Haggard also became a fierce critic of Nixon. He later denounced President George W. Bush and defended the Dixie Chicks, the outspoken country group who criticized Bush over the Iraq War, too. Before his death last year, he was among the few country stars to speak out against Trump.
“I think he’s dealing from a strange deck,” Haggard said.
Simpson is cut from that same cloth, and Wednesday night wasn’t the first time he decided to go beyond the helpless shrug most of country music has decided to give the world around it.
In 2016, he released a politically symbolic music video for his single “All Around You.” The video featured a silhouetted image of a strong-armed political leader who bore a striking resemblance to Trump, as well as a child dressed as a superhero who defeats the leader, blows a hole in a wall topped with barbed wire, and shoves military planes and tanks off a cliff.
“I heard they were celebrating country music tonight down here, so I thought I’d come down and play some,” Simpson told one onlooker Wednesday, before reading the words on the man’s hat. “Make country music country again,” he said. “Oh wow.”
In full context, Simpson’s criticism of Nashville can be seen not just as a difference in musical taste, but as a pining for room in the industry for the sort of country music that actually dares to say something. It doesn’t have to talk about progressive politics or even politics at all: The three artists Simpson said he was rooting for at the CMAs ― Jason Isbell, Chris Stapleton and Miranda Lambert ― routinely produce music that, while rarely expressly political, at least attempts to engage and explore the world around them.

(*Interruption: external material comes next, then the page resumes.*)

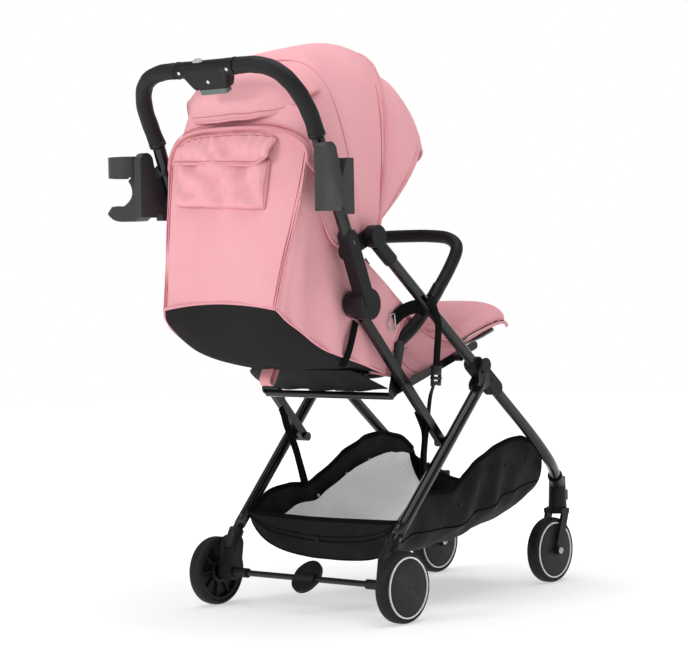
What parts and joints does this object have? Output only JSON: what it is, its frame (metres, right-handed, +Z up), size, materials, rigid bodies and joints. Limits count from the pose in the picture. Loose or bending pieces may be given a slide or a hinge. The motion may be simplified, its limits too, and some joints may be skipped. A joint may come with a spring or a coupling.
{
  "type": "baby stroller",
  "caption": "Compact folding baby stroller with a pink padded seat and canopy, black tube frame, small double-sided wheels, mesh basket, bumper bar and cup holder.",
  "frame": {"origin": "middle of the footprint box, on the ground", "axes": "+Z up; the child faces -Y; +X is the child's left, where the cup holder is"},
  "size_m": [0.569, 0.9335, 1.0996],
  "materials": {
    "frame_black": "satin black powder coat",
    "black_plastic": "fine-grained moulded plastic",
    "grey_plastic": "mid-grey moulded plastic",
    "foam_grip": "closed-cell foam sleeve",
    "tyre_rubber": "smooth black tread",
    "hub_white": "moulded hub with a pale rim band",
    "bright_steel": "drawn steel rod",
    "pink_fabric": "padded woven polyester",
    "black_fabric": "black webbing and backing cloth",
    "grey_mesh": "open mesh over a black rim"
  },
  "bodies": {
    "root": {"front_leg_right": "frame_black", "leg_cap_right": "black_plastic", "leg_bracket_right": "black_plastic", "caster_housing_right": "black_plastic", "basket_strap_right": "black_fabric", "seat_rail_right": "frame_black", "side_strap_right": "black_fabric", "front_leg_left": "frame_black", "leg_cap_left": "black_plastic", "leg_bracket_left": "black_plastic", "caster_housing_left": "black_plastic", "basket_strap_left": "black_fabric", "seat_rail_left": "frame_black", "side_strap_left": "black_fabric", "seat_cross_tube": "frame_black", "seat_pad": "pink_fabric", "harness_buckle": "black_plastic", "basket": "grey_mesh"},
    "handle": {"handle_upright_right": "black_plastic", "handle_grip_right": "foam_grip", "accessory_mount_right": "grey_plastic", "handle_upright_left": "black_plastic", "handle_grip_left": "foam_grip", "accessory_mount_left": "grey_plastic", "handle_housing": "black_plastic", "cup_holder": "grey_plastic", "canopy_rear": "pink_fabric", "canopy_bow_mid": "bright_steel"},
    "rear_frame": {"rear_leg_right": "frame_black", "axle_housing_right": "black_plastic", "rear_axle_right": "bright_steel", "rear_leg_left": "frame_black", "axle_housing_left": "black_plastic", "rear_axle_left": "bright_steel", "brake_bar": "frame_black"},
    "struts": {"strut_right": "frame_black", "strut_left": "frame_black"},
    "bumper": {"bumper_bar": "foam_grip"},
    "canopy_front": {"canopy_front": "pink_fabric", "canopy_bow_front": "bright_steel"},
    "backrest": {"seat_bucket": "pink_fabric", "backrest_board": "black_fabric", "rear_pocket": "pink_fabric"},
    "calf_rest": {"calf_rest": "pink_fabric"},
    "pedal": {"brake_pedal": "black_plastic"},
    "trigger": {"fold_trigger": "grey_plastic"},
    "slider": {"lock_slider": "grey_plastic"},
    "lock_right": {"swivel_lock_right": "grey_plastic"},
    "caster_right": {"caster_fork_right": "black_plastic"},
    "front_wheel_right": {"front_tyre_right": "tyre_rubber", "front_hub_right": "hub_white"},
    "rear_wheel_right": {"rear_tyre_right": "tyre_rubber", "rear_hub_right": "hub_white"},
    "lock_left": {"swivel_lock_left": "grey_plastic"},
    "caster_left": {"caster_fork_left": "black_plastic"},
    "front_wheel_left": {"front_tyre_left": "tyre_rubber", "front_hub_left": "hub_white"},
    "rear_wheel_left": {"rear_tyre_left": "tyre_rubber", "rear_hub_left": "hub_white"}
  },
  "joints": [
    {"name": "frame_fold", "type": "hinge", "parent": "root", "child": "handle", "pos_m": [-0.033, 0.2222, 0.717], "axis": [1, 0, 0], "range_deg": [0, 151], "deforming": ["seat_bucket", "rear_pocket", "canopy_rear", "canopy_front", "canopy_bow_mid", "canopy_bow_front", "basket_strap_right", "basket_strap_left", "side_strap_right", "side_strap_left"]},
    {"name": "rear_leg_fold", "type": "hinge", "parent": "root", "child": "rear_frame", "pos_m": [-0.033, -0.0963, 0.4637], "axis": [1, 0, 0], "range_deg": [0, 76.5]},
    {"name": "strut_turn", "type": "hinge", "parent": "rear_frame", "child": "struts", "pos_m": [-0.033, -0.0044, 0.3195], "axis": [1, 0, 0], "range_deg": [-64, 0]},
    {"name": "bumper_fold", "type": "hinge", "parent": "root", "child": "bumper", "pos_m": [-0.033, 0.1002, 0.508], "axis": [1, 0, 0], "range_deg": [-101, 0]},
    {"name": "canopy_fold", "type": "hinge", "parent": "handle", "child": "canopy_front", "pos_m": [-0.033, 0.2222, 0.717], "axis": [1, 0, 0], "range_deg": [-40, 0]},
    {"name": "backrest_recline", "type": "hinge", "parent": "root", "child": "backrest", "pos_m": [-0.033, 0.1202, 0.431], "axis": [-1, 0, 0], "range_deg": [-32, 0]},
    {"name": "calf_rest_hinge", "type": "hinge", "parent": "root", "child": "calf_rest", "pos_m": [-0.033, -0.1078, 0.499], "axis": [-1, 0, 0], "range_deg": [-75, 0]},
    {"name": "caster_swivel_right", "type": "hinge", "parent": "root", "child": "caster_right", "pos_m": [-0.183, -0.4298, 0.147], "axis": [0, 0, 1], "continuous": true},
    {"name": "front_wheel_spin_right", "type": "hinge", "parent": "caster_right", "child": "front_wheel_right", "pos_m": [-0.183, -0.3998, 0.067], "axis": [1, 0, 0], "continuous": true},
    {"name": "rear_wheel_spin_right", "type": "hinge", "parent": "rear_frame", "child": "rear_wheel_right", "pos_m": [-0.267, 0.2002, 0.067], "axis": [1, 0, 0], "continuous": true},
    {"name": "swivel_lock_slide_right", "type": "slide", "parent": "root", "child": "lock_right", "axis": [0, 0, 1], "range_m": [-0.006, 0]},
    {"name": "caster_swivel_left", "type": "hinge", "parent": "root", "child": "caster_left", "pos_m": [0.117, -0.4298, 0.147], "axis": [0, 0, 1], "continuous": true},
    {"name": "front_wheel_spin_left", "type": "hinge", "parent": "caster_left", "child": "front_wheel_left", "pos_m": [0.117, -0.3998, 0.067], "axis": [1, 0, 0], "continuous": true},
    {"name": "rear_wheel_spin_left", "type": "hinge", "parent": "rear_frame", "child": "rear_wheel_left", "pos_m": [0.201, 0.2002, 0.067], "axis": [1, 0, 0], "continuous": true},
    {"name": "swivel_lock_slide_left", "type": "slide", "parent": "root", "child": "lock_left", "axis": [0, 0, 1], "range_m": [-0.006, 0]},
    {"name": "brake_press", "type": "hinge", "parent": "rear_frame", "child": "pedal", "pos_m": [-0.033, 0.2002, 0.067], "axis": [1, 0, 0], "range_deg": [-16, 0]},
    {"name": "trigger_pull", "type": "slide", "parent": "handle", "child": "trigger", "axis": [0, 0.51, 0.8602], "range_m": [0, 0.004]},
    {"name": "lock_slide", "type": "slide", "parent": "handle", "child": "slider", "axis": [1, 0, 0], "range_m": [0, 0.006]}
  ],
  "couplings": [
    {"joint": "rear_leg_fold", "follows": "frame_fold", "ratio": 0.502},
    {"joint": "strut_turn", "follows": "frame_fold", "ratio": -0.419},
    {"joint": "bumper_fold", "follows": "frame_fold", "ratio": -0.66}
  ]
}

Simpson’s own version of that on Wednesday night likely won’t earn him any fans in the Nashville establishment and might hurt him among some country music fans, too. But Simpson, true to form, doesn’t care.
“Anybody that’s surprised to hear me say that [about Trump], who’s going to unfollow me or stop listening to my records,” he said, “they probably weren’t listening that closely anyway.”